Brandy, a community organizer working with residents, told the Pulaski County Board of Commissioners that a town hall on solar and energy-storage, budget transparency and the county’s strategic plan is scheduled and ready, and she asked the county to support logistics and a professional moderator.
The request matters because organizers said the event would provide a common factual baseline for public discussion and because several commissioners and residents raised concerns about whether the county should pay the moderator or accept private funding.
Brandy told the commissioners the venue (Celebration Station in downtown Winamac) is secured, flyers and ads are covered by private donations, and a moderator has been secured but the group prefers a neutral, paid professional to keep the meeting on time and productive. She proposed that the county or elected officials prepare brief factual updates to begin the meeting so attendees share a baseline of information on the three topics. “This is not new. This is not a—this is not a gotcha,” Brandy said about hiring a facilitator, arguing the fee she cited (about $400) is a common town-hall expense and that organizers had volunteers to handle logistics.
Commissioners and staff discussed logistics and responsibilities. Brandy said she would meet the moderator in advance, finalize the event flow and email it to commissioners; she also asked the county to post official notice, provide livestream/recording, and coordinate security. Commissioner Street confirmed he had notified county police. Brandy asked that county staff or officials read brief factual statements (five to seven minutes total) summarizing the strategic plan, recent budget figures and existing ordinances governing solar and storage, so the moderator could move from the same baseline.
Commissioners debated funding the moderator. Some commissioners and residents said the county should pay so the public is not asked to subsidize access to information; others said outside donations are acceptable. Commissioner Don Street (referred to in the discussion) noted constituent feedback resisting county payment; Brandy said she could secure private donations if needed but preferred county payment. One commissioner offered to personally donate part of a salary to cover the fee if necessary. Brandy also requested written responses within two weeks to attendees who sign up but cannot speak during the event; commissioners indicated that written replies would be reasonable.

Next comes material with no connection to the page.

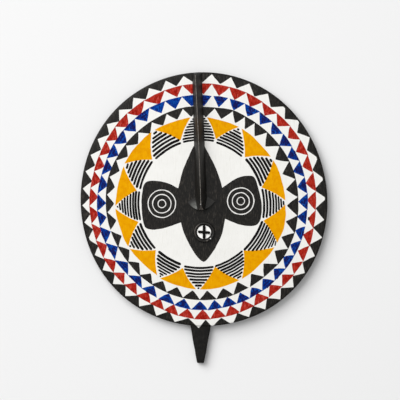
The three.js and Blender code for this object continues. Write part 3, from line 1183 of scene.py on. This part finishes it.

Organizers and commissioners agreed practical items—security, public notice, sound system, printed agendas and a trial run of AV equipment—should be confirmed before the event. Brandy said she would email the final flow to commissioners once she meets with the moderator.
The board did not take a formal vote on funding the moderator during the meeting; commissioners directed staff to continue coordination and to circulate the proposed event flow and baseline statements for review.